Retailers should assess interoperability across real operational flows: item creation to store availability, order capture to fulfillment, supplier invoice to payment, and return to financial reconciliation. If those workflows depend on brittle point-to-point integrations today, cloud migration can be an opportunity to rationalize architecture. If not managed carefully, it can also multiply integration complexity.
Implementation governance and executive decision framework
Deployment governance is often the difference between a financially sound ERP decision and a costly misstep. Executive teams should require a platform selection framework that scores cloud and on-premise options across economics, operational fit, resilience, integration readiness, compliance, customization tolerance, and transformation capacity.
CIOs should focus on architecture sustainability, interoperability, security operating model, and release governance.
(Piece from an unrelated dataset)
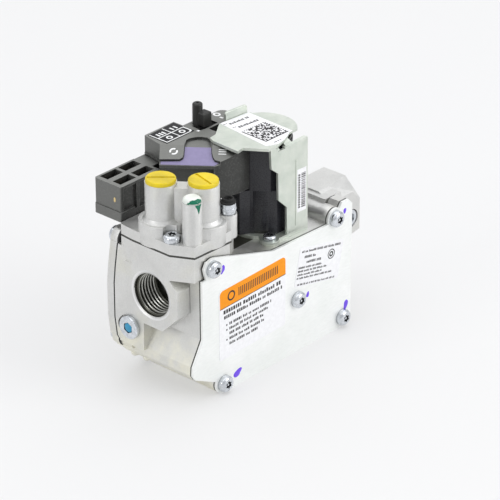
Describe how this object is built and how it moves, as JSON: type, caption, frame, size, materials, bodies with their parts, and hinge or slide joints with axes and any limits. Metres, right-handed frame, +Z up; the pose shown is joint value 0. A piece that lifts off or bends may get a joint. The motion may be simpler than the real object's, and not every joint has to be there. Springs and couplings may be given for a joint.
{
  "type": "gas valve",
  "caption": "Two-stage combination gas control valve with threaded ports, pressure regulator, solenoid, plug connector and on/off lever.",
  "frame": {"origin": "centre of the inlet port face", "axes": "+X along the gas way from inlet to outlet port, -Y out of the flat front cover, +Z up through the regulator towers"},
  "size_m": [0.128, 0.0629, 0.1154],
  "materials": {
    "cast_aluminium": "as cast, lightly blasted",
    "plated_sheet": "rolled sheet, satin",
    "zinc_steel": "zinc plated, passivated",
    "gasket": "matt fibre sheet",
    "rubber": "matt",
    "screw_steel": "bright zinc plated",
    "spring_steel": "bright wire",
    "yellow_plastic": "moulded, satin",
    "white_plastic": "moulded, satin",
    "black_rubber": "moulded",
    "black_plastic": "moulded, fine texture",
    "copper": "enamelled wire",
    "brass": "bright",
    "label_white": "coated label",
    "label_black": "printed label",
    "label_purple": "printed label"
  },
  "bodies": {
    "valve": {"actuator_cover": "black_plastic", "bar_code_label": "label_white", "colour_label": "label_purple", "connector_housing": "black_plastic", "connector_terminals": "brass", "front_cover_gasket": "gasket", "front_cover_plate": "plated_sheet", "front_cover_screws": "screw_steel", "high_fire_bobbin": "black_plastic", "high_fire_core_tube": "screw_steel", "high_fire_spring": "spring_steel", "high_fire_winding": "copper", "high_regulator_spring": "spring_steel", "inlet_screen": "spring_steel", "instruction_label": "label_white", "low_regulator_spring": "spring_steel", "main_coil": "black_plastic", "main_coil_bobbin": "black_plastic", "main_core_tube": "screw_steel", "main_plunger_spring": "spring_steel", "main_pole_piece": "screw_steel", "main_valve_spring": "spring_steel", "matrix_code_label": "label_white", "mode_label": "label_black", "rating_label": "label_white", "rear_cover": "cast_aluminium", "rear_cover_screws": "screw_steel", "regulator_diaphragms": "rubber", "regulator_gasket": "gasket", "regulator_housing": "cast_aluminium", "regulator_screws": "screw_steel", "regulator_spring_seats": "cast_aluminium", "solenoid_base": "zinc_steel", "solenoid_base_screws": "screw_steel", "solenoid_yoke": "zinc_steel", "switch_contacts": "brass", "test_port_cap": "white_plastic", "valve_body": "cast_aluminium", "valve_diaphragm": "rubber", "vent_fitting": "screw_steel", "vent_nipple": "black_rubber", "yoke_rear_leg": "zinc_steel"},
    "on_off_lever": {"on_off_lever": "black_plastic", "switch_wiper": "brass"},
    "low_fire_cap": {"low_fire_cap": "yellow_plastic"},
    "high_fire_cap": {"high_fire_cap": "yellow_plastic"},
    "low_adjusting_screw": {"low_adjusting_screw": "white_plastic"},
    "high_adjusting_screw": {"high_adjusting_screw": "white_plastic"},
    "main_plunger": {"main_plunger": "screw_steel", "first_valve_disc": "rubber"},
    "high_fire_plunger": {"high_fire_plunger": "screw_steel"},
    "main_valve": {"main_valve_stem": "screw_steel", "main_valve_disc": "rubber", "diaphragm_plate": "screw_steel"},
    "inlet_tap_plug": {"inlet_tap_plug": "screw_steel"},
    "outlet_tap_plug": {"outlet_tap_plug": "screw_steel"}
  },
  "joints": [
    {"name": "lever_turn", "type": "hinge", "parent": "valve", "child": "on_off_lever", "pos_m": [0.0604, 0.027, 0.0548], "axis": [0, 0, 1], "range_deg": [0, 60]},
    {"name": "low_cap_turn", "type": "hinge", "parent": "valve", "child": "low_fire_cap", "pos_m": [0.0093, 0.0019, 0.0526], "axis": [0, 0, 1], "continuous": true},
    {"name": "high_cap_turn", "type": "hinge", "parent": "valve", "child": "high_fire_cap", "pos_m": [0.0205, -0.0132, 0.0526], "axis": [0, 0, 1], "continuous": true},
    {"name": "low_screw_travel", "type": "slide", "parent": "valve", "child": "low_adjusting_screw", "axis": [0, 0, 1], "range_m": [-0.003, 0.002], "deforming": ["low_regulator_spring"]},
    {"name": "high_screw_travel", "type": "slide", "parent": "valve", "child": "high_adjusting_screw", "axis": [0, 0, 1], "range_m": [-0.003, 0.002], "deforming": ["high_regulator_spring"]},
    {"name": "main_plunger_lift", "type": "slide", "parent": "valve", "child": "main_plunger", "axis": [0, 0, 1], "range_m": [0, 0.003], "stiffness_N_per_m": 150, "springref_m": -0.006, "deforming": ["main_plunger_spring"]},
    {"name": "high_fire_plunger_lift", "type": "slide", "parent": "valve", "child": "high_fire_plunger", "axis": [0, 0, 1], "range_m": [0, 0.0015], "stiffness_N_per_m": 80, "springref_m": -0.003, "deforming": ["high_fire_spring"]},
    {"name": "main_valve_open", "type": "slide", "parent": "valve", "child": "main_valve", "axis": [0, -1, 0], "range_m": [0, 0.003], "stiffness_N_per_m": 120, "springref_m": -0.008, "deforming": ["main_valve_spring", "valve_diaphragm"]},
    {"name": "inlet_tap_turn", "type": "hinge", "parent": "valve", "child": "inlet_tap_plug", "pos_m": [0, 0.013, -0.0205], "axis": [-1, 0, 0], "continuous": true},
    {"name": "outlet_tap_turn", "type": "hinge", "parent": "valve", "child": "outlet_tap_plug", "pos_m": [0.1195, -0.0142, -0.0017], "axis": [0, -1, 0], "continuous": true}
  ]
}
CFOs should evaluate five-year TCO, cost variability, depreciation implications, and the financial impact of delayed modernization. COOs should assess process standardization, store and supply chain continuity, and the operational consequences of downtime or poor data quality.
- Model five- and ten-year economics, including upgrades, support labor, integration maintenance, and business disruption risk.
- Separate must-keep differentiating processes from legacy habits that can be standardized.
- Test deployment options against peak retail scenarios, acquisition growth, and omnichannel expansion plans.
- Evaluate implementation partner capability in retail-specific data migration, store integration, and phased rollout governance.
- Define exit, portability, and extensibility principles before contract signature to reduce future lock-in.
Which deployment model fits which retail organization
Cloud ERP is generally the stronger fit for retailers pursuing modernization, multi-entity standardization, faster deployment, and lower infrastructure ownership. It is especially attractive when leadership is prepared to redesign processes around platform best practices and invest in disciplined integration and data governance.
On-premise ERP remains viable for retailers with substantial sunk investment in custom operations, highly specialized local requirements, or infrastructure and support teams that already operate efficiently at scale. It can also be a rational interim choice when the business cannot absorb broad process change during a critical growth or restructuring period.
In practice, many enterprise retailers will choose a staged modernization path: retain selected operational systems temporarily, move core finance and planning to cloud, modernize integrations, and then retire legacy components in waves. That approach often produces better operational resilience and lower transformation risk than a single-step replacement strategy.
Final assessment
The economics of retail ERP deployment are not determined by subscription pricing versus server ownership alone. They are shaped by process complexity, integration maturity, governance discipline, customization history, resilience requirements, and the organization's readiness to standardize. Cloud ERP can deliver stronger long-term agility and modernization value, but only when supported by sound architecture and operating model decisions.
On-premise ERP can still be economically defensible where operational uniqueness and legacy integration depth are material, but its long-term cost profile often worsens as technical debt accumulates and modernization is deferred. For most retail enterprises, the best decision comes from a structured operational tradeoff analysis that aligns deployment economics with business model realities rather than vendor narratives.